## What the task requires
In the entries below, count every line containing "model". Reply with the number alone.
Begin Dataset
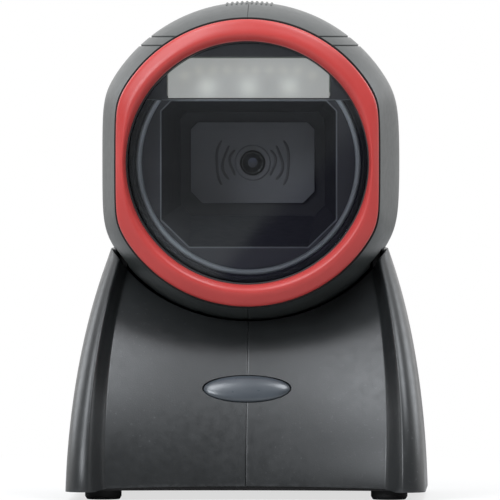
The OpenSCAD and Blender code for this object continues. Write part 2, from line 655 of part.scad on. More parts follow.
// Steel U-frame: feet on the plate, a cross bar, and an arm to each trunnion.
module tilt_yoke() color([0.62, 0.63, 0.65]) difference() {
  union() {
    both() {
      extrude_x(arm_x) polygon(yoke_arm_outline);
      rod_x(arm_x, 7, z = axis_z);
      box([28.5, -9, 8], [arm_x[1], 9, 10]);
    }
    box([-38, -8, 38], [38, 8, 40]);
  }
  rod_x([-45, 45], eye_r, z = axis_z);
  each_xy(yoke_holes) rod_z([5, 13], 1.4);
  // holes through the cross bar
  each_xy([[-22, 0], [0, 0], [22, 0]]) rod_z([30, 44], 5, fn = 48);
}
module yoke_screws() color(screw_metal)
  screws_z(yoke_holes, head = [10.03, 11.53], head_r = 2.3, shank = [4, 10.1], shank_r = 0.97);

// ------------------------------------------------------------ interface board
module interface_board() color(board_green) difference() {
  box([-19, 15, board_z[0]], [19, 44.6, board_z[1]]);
  each_xy(interface_holes) rod_z([5, 13], 1.1);
}
module interface_screws() color(screw_metal)
  screws_z(interface_holes, head = [parts_z, 10.93], head_r = 2, shank = [4, 9.7], shank_r = 0.82);
module interface_jack() color([0.16, 0.16, 0.17]) difference() {
  box([-7.8, 31, parts_z], [7.8, 47.3, 22.1]);
  // socket and the notch under it
  box([-6, 36, 12.2], [6, 50, 20.2]);
  box([-3, 38, 10.6], [3, 50, 12.4]);
}
module interface_headers() color([0.86, 0.84, 0.76]) {
  box([8, header_y, parts_z], [12.5, 30, 13.5]);
  box([-12.5, header_y, parts_z], [-8, 28, 13.5]);
}
// from the right header up beside the yoke arm to the tilt axis
base_harness_path = [[12.55, 26, 11.6], [14.2, 26, 11.6], [20, 24.5, 14], [31, 16, 22],
  [38.3, 13.2, 36], [38.3, 12.2, 48], [38.3, 9.9, 62], [38.3, 9.8, axis_z - 24],
  [37.4, 8.6, axis_z - 18], [35.4, 5.6, axis_z - 11], [33.8, 2.6, axis_z - 5],
  [33.5, 0.6, axis_z - 1.2], [32.9, 0.02, axis_z - 0.05], [32.05, 0, axis_z]];
module base_harness() color(matt_black) cable(base_harness_path, r = 1.1, ref = [0.2, 0.95, 0.25]);

// ------------------------------------------------------------ button
module button_cap() color([0.50, 0.54, 0.56, 0.9]) at_button() {
  edge = 1.9;                  // width of the rounded edge
  rim_z = -0.1;                // where the edge starts to round
  edge_h = btn_dome * 0.62;
  crown_h = btn_dome * 0.4;
  skin(concat(
    [oval_ring(btn_a, btn_b, -4.6), oval_ring(btn_a, btn_b, rim_z)],
    [for (a = [15 : 15 : 75]) let (inset = edge * (1 - cos(a)))
      oval_ring(btn_a - inset, btn_b - inset, rim_z + edge_h * sin(a))],
    [for (f = [0.8, 0.5, 0.15])
      oval_ring((btn_a - edge) * f, (btn_b - edge) * f, rim_z + edge_h + crown_h * (1 - f * f))]));
  // flange and stem
  translate([0, 0, -5.4]) linear_extrude(height = 0.85) polygon(oval(btn_a + 1.3, btn_b + 1.3));
  rod_z([-6.4, -5.2], 1.9);
}
module button_guide() color([0.11, 0.11, 0.12]) at_button() {
  difference() {
    translate([0, 0, -4.5]) linear_extrude(height = 1.1) polygon(oval(btn_a + 8.2, btn_b + 2.3));
    translate([0, 0, -6]) linear_extrude(height = 4) polygon(oval(btn_a + 0.08, btn_b + 0.08));
    each_xy(btn_holes) rod_z([-8, 0], 1);
  }
  // pillars for the board
  each_xy(btn_holes) difference() {
    rod_z([-10.9, -4.3], 2.2);
    rod_z([-12, -3], 1);
  }
}
module button_board() color(board_green) at_button() difference() {
  box([-21.5, -6, btn_board_z[0]], [21.5, 6, btn_board_z[1]]);
  each_xy(btn_holes) rod_z([-14, -6], 1);
}
module button_screws() color(screw_metal) at_button()
  screws_z(btn_holes, head = [-13.6, -12.43], head_r = 1.8, shank = [-12.6, -1.6], shank_r = 0.82);
module tact_switch() color([0.20, 0.20, 0.21]) at_button() difference() {
  box([-3, -3, btn_parts_z], [3, 3, -7.4]);
  rod_z([-9.8, -5.8], 1.75, fn = 40);
}
module switch_plunger() color([0.75, 0.25, 0.20]) at_button() rod_z([-9.1, -6.43], 1.7, fn = 40);
module status_leds() color([0.95, 0.95, 0.90]) at_button()
  for (x = [-8, 8]) box([x - 1.5, -1.4, btn_parts_z], [x + 1.5, 1.4, -9.2]);
// from behind the button board to the left header
module button_harness() color(matt_black) cable(
  [[-8, btn_y + 12.5, btn_z - 7.4], [-10, -5, 24], [-14, 8, 18], [-16.5, 20, 13],
    [-15, 24.4, 11.8], [-12.65, 24.8, 11.8]], r = 0.9);

head_shell_left();
head_shell_right();
bezel_ring();
window_frame();
frame_screws();
window_gasket();
window();
optics_mask();
mask_screws();
lamp_diffuser();
lamp_reflector();
lamp_board();
lamp_board_screws();
large_leds();
small_leds();
light_tunnel();
tunnel_screws();
camera_plate();
lens_barrel();
lens_glass();
lens_mount();
image_sensor();
camera_board();
camera_screws();
board_spacers();
decoder_board();
decoder_chips();
board_screws();
buzzer();
lamp_ribbon();
camera_flex();
head_harness();
wave_washers();
retaining_washers();
pivot_screws();
base_shell_left();
base_shell_right();
base_plate();
base_screws();
ballast_plate();
ballast_screws();
rubber_feet();
tilt_yoke();
yoke_screws();
friction_washers();
interface_board();
interface_screws();
interface_jack();
interface_headers();
base_harness();
button_cap();
button_guide();
button_board();
button_screws();
tact_switch();
switch_plunger();
status_leds();
button_harness();
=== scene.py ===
"""Desk camera: a ball-shaped tilting head with a lamp, cradled by a hollowed base.

Sizes are millimetres unless a name or comment says metres. +X is right, the face looks
along -Y, +Z is up, the feet stand on z = 0 and the head is centred on its tilt axis.
"""
import bpy, bmesh, json, math
import numpy as np
from contextlib import contextmanager
from mathutils import Vector, Matrix


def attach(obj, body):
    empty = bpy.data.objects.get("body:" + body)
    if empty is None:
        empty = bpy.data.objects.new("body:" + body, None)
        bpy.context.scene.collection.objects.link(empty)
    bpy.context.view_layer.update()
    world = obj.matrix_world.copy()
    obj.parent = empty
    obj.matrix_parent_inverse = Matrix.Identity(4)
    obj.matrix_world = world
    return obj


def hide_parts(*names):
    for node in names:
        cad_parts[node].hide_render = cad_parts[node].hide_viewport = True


MM = 0.001                       # metres in a millimetre
AXIS_Z = 101.0                   # height of the tilt axis
HEAD_CENTRE = (0, 0, AXIS_Z)


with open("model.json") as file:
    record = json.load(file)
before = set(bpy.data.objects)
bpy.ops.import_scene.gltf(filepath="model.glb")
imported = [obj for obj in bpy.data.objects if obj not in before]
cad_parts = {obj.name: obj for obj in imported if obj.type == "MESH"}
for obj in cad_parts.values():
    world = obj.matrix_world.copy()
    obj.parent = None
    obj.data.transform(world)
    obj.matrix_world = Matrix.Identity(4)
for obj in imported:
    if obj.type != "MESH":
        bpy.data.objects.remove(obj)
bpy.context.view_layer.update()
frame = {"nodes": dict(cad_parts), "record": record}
nodes = frame["nodes"]


# ------------------------------------------------------------------ mesh helpers
@contextmanager
def editing(mesh):
    """Open a mesh as a BMesh and write it back afterwards."""
    bm = bmesh.new()
    bm.from_mesh(mesh)
    yield bm
    bm.to_mesh(mesh)
    bm.free()


def link(ob):
    bpy.context.scene.collection.objects.link(ob)
    return ob


def smooth(ob, angle):
    """Smooth shading, with edges sharper than the angle (degrees) marked sharp."""
    limit = math.radians(angle)
    with editing(ob.data) as bm:
        for edge in bm.edges:
            edge.smooth = not (len(edge.link_faces) == 2 and edge.calc_face_angle(0) > limit)
        for face in bm.faces:
            face.smooth = True


def mesh_obj(name, verts, faces, sharp=32, merge=0.002):
    """Object from millimetre vertices, with doubles merged and sharp edges marked by angle."""
    mesh = bpy.data.meshes.new(name)
    mesh.from_pydata([[c * MM for c in v] for v in verts], [], faces)
    mesh.update()
    ob = link(bpy.data.objects.new(name, mesh))
    with editing(mesh) as bm:
        bmesh.ops.remove_doubles(bm, verts=bm.verts, dist=merge * MM)
        bmesh.ops.recalc_face_normals(bm, faces=bm.faces)
    smooth(ob, sharp)
    return ob


def face_outward(mesh, centre):
    """Flip every face if most of them look towards the centre (metres)."""
    with editing(mesh) as bm:
        outward = sum(f.normal.dot(f.calc_center_median() - centre) > 0 for f in bm.faces)
        if outward < len(bm.faces) / 2:
            bmesh.ops.reverse_faces(bm, faces=bm.faces[:])


def grid_faces(rows, columns):
    """Quads of an open grid of vertices stored row by row."""
    faces = []
    for i in range(rows - 1):
        for j in range(columns - 1):
            a = i * columns + j
            b = a + columns
            faces.append((a, b, b + 1, a + 1))
    return faces


def loft_faces(rings, points, closed=False):
    """Quads between neighbouring rings of points; closed joins the last ring to the first."""
    faces = []
    for i in range(rings if closed else rings - 1):
        near, far = i * points, (i + 1) % rings * points
        for j in range(points):
            k = (j + 1) % points
            faces.append((near + j, near + k, far + k, far + j))
    return faces


def end_caps(rings, points):
    last = (rings - 1) * points
    return [tuple(range(points)), tuple(range(last + points - 1, last - 1, -1))]


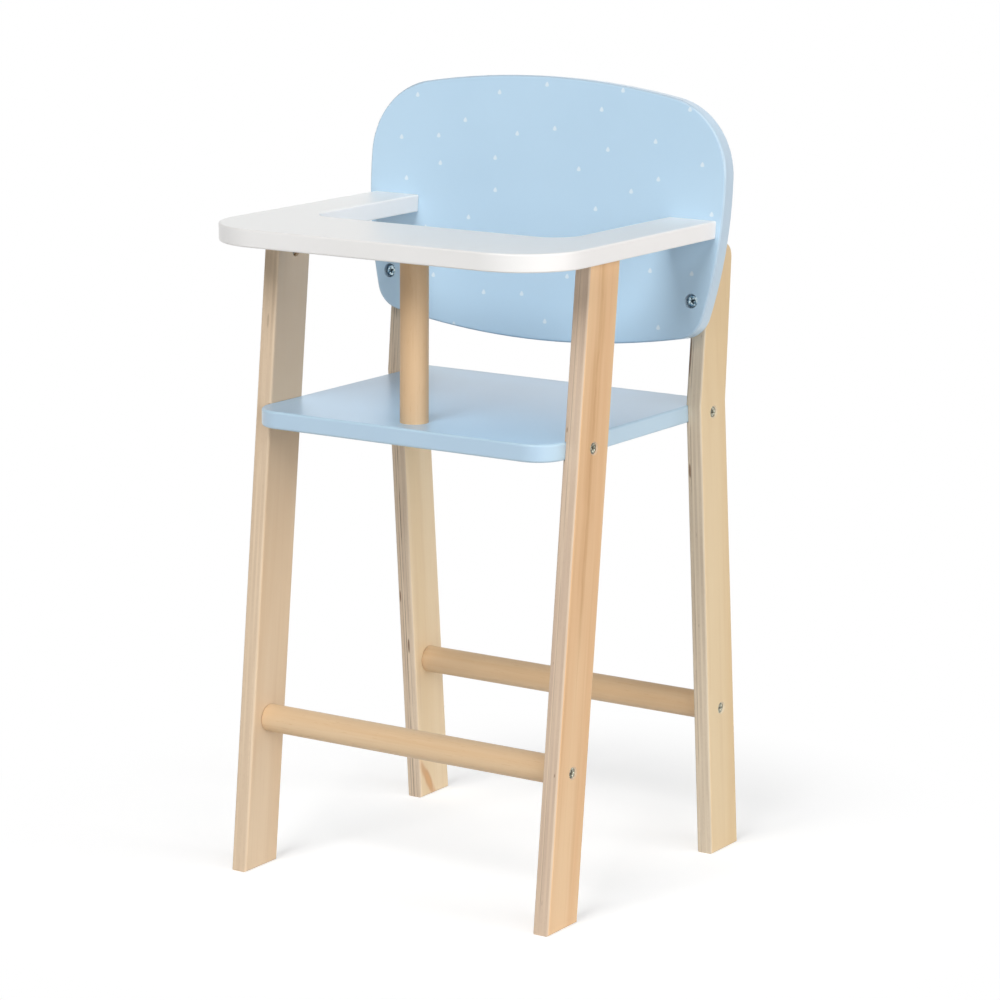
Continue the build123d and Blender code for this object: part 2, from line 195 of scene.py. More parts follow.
def setCamera():
    data = bpy.data.cameras.new("camera")
    data.lens = camera["lens"]
    data.sensor_width = camera["sensor"]
    eye = bpy.data.objects.new("camera", data)
    eye.location = camera["place"]
    aim = Euler((pi / 2 - radians(camera["elevation"]), 0, radians(camera["azimuth"])))
    roll = Matrix.Rotation(radians(camera["roll"]), 3, "Z")
    eye.rotation_euler = (aim.to_matrix() @ roll).to_euler()
    scene.collection.objects.link(eye)
    scene.camera = eye


setCamera()

# light: wide soft lamps, the strongest high in front of the chair, and a fill lamp
# behind it that makes no highlights; directions and spreads are in degrees
lamps = {
    "front": {"azimuth": 2, "elevation": 41, "strength": 2.02, "spread": 30},
    "top": {"azimuth": 20, "elevation": 80, "strength": 0.16, "spread": 60},
    "fill": {"azimuth": 205, "elevation": 20, "strength": 0.7, "spread": 70, "highlights": False},
    "right": {"azimuth": 95, "elevation": 15, "strength": 1.24, "spread": 35},
    "low": {"azimuth": 59, "elevation": 16, "strength": 0.98, "spread": 38},
}


def setLamp(name, lamp):
    data = bpy.data.lights.new(name, "SUN")
    data.energy = lamp["strength"]
    data.angle = radians(lamp["spread"])
    sun = bpy.data.objects.new(name, data)
    sun.visible_glossy = lamp.get("highlights", True)
    sun.rotation_euler = (pi / 2 - radians(lamp["elevation"]), 0, radians(lamp["azimuth"]))
    scene.collection.objects.link(sun)


def seenDirectly(look):
    # 1 for the camera, mirrors and glass, 0 for light on its way round the room
    rays = look.tree.nodes.new("ShaderNodeLightPath")
    kinds = ["Is Camera Ray", "Is Glossy Ray", "Is Transmission Ray"]
    direct, glossy, through = [Wire(look, rays.outputs[kind]) for kind in kinds]
    return direct.largest(glossy).largest(through)


def setRoom():
    # the room is white to look at and in reflections, and is dark for all other light
    room = bpy.data.worlds.new("room")
    scene.world = room
    look = Look(room)
    dark = look.add("ShaderNodeBackground", None, {"Color": pureWhite, "Strength": 0.0})
    white = look.add("ShaderNodeBackground", None, {"Color": pureWhite, "Strength": 1.0})
    both = look.add("ShaderNodeMixShader", None, {0: seenDirectly(look), 1: dark, 2: white})
    look.add("ShaderNodeOutputWorld", None, {"Surface": both})


for lampName, lamp in lamps.items():
    setLamp(lampName, lamp)
setRoom()

# floor: white as seen, with a trace of the chair's shadow that fades between two distances
floor = {
    "radius": 6.0,
    "spokes": 96,
    "glow": 0.552,
    "seen": linear(205, 205, 205),
    "bounce": linear(236, 235, 233),
    "shadowFades": (0.2, 0.43),
}


def makeFloor():
    mesh = bpy.data.meshes.new("floor")
    build = bmesh.new()
    bmesh.ops.create_circle(build, cap_ends=True, radius=floor["radius"], segments=floor["spokes"])
    build.to_mesh(mesh)
    build.free()
    ground = bpy.data.objects.new("floor", mesh)
    scene.collection.objects.link(ground)
    look = newLook("floorPaper")
    x, y = look.split(look.place())[:2]
    away = ((x * x + y * y) ** 0.5).ease(*floor["shadowFades"])
    glow = look.add("ShaderNodeEmission", None, {"Color": pureWhite, "Strength": floor["glow"]})
    white = look.add("ShaderNodeEmission", None, {"Color": pureWhite, "Strength": 1.0})
    shade = look.add("ShaderNodeBsdfDiffuse", None, {"Color": floor["seen"]})
    paper = look.add("ShaderNodeBsdfDiffuse", None, {"Color": floor["bounce"]})
    shadowed = look.add("ShaderNodeAddShader", None, {0: glow, 1: shade})
    seen = look.add("ShaderNodeMixShader", None, {0: away, 1: shadowed, 2: white})
    both = look.add("ShaderNodeMixShader", None, {0: seenDirectly(look), 1: paper, 2: seen})
    look.add("ShaderNodeOutputMaterial", None, {"Surface": both})
    mesh.materials.append(look.owner)


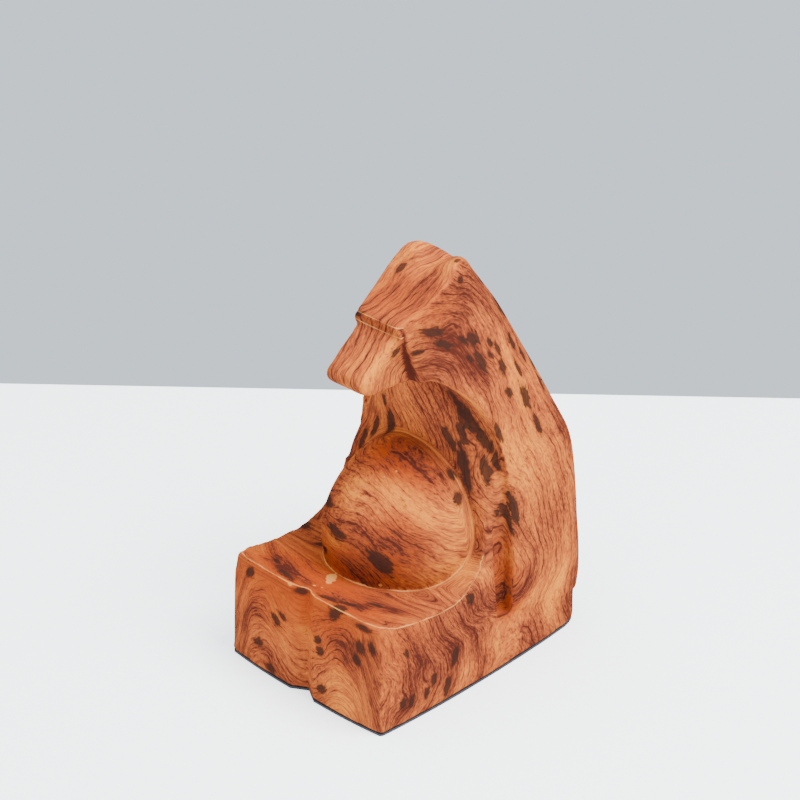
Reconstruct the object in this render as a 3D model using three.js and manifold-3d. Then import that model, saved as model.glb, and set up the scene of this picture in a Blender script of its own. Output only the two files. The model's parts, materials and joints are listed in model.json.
End Dataset
## Output below
3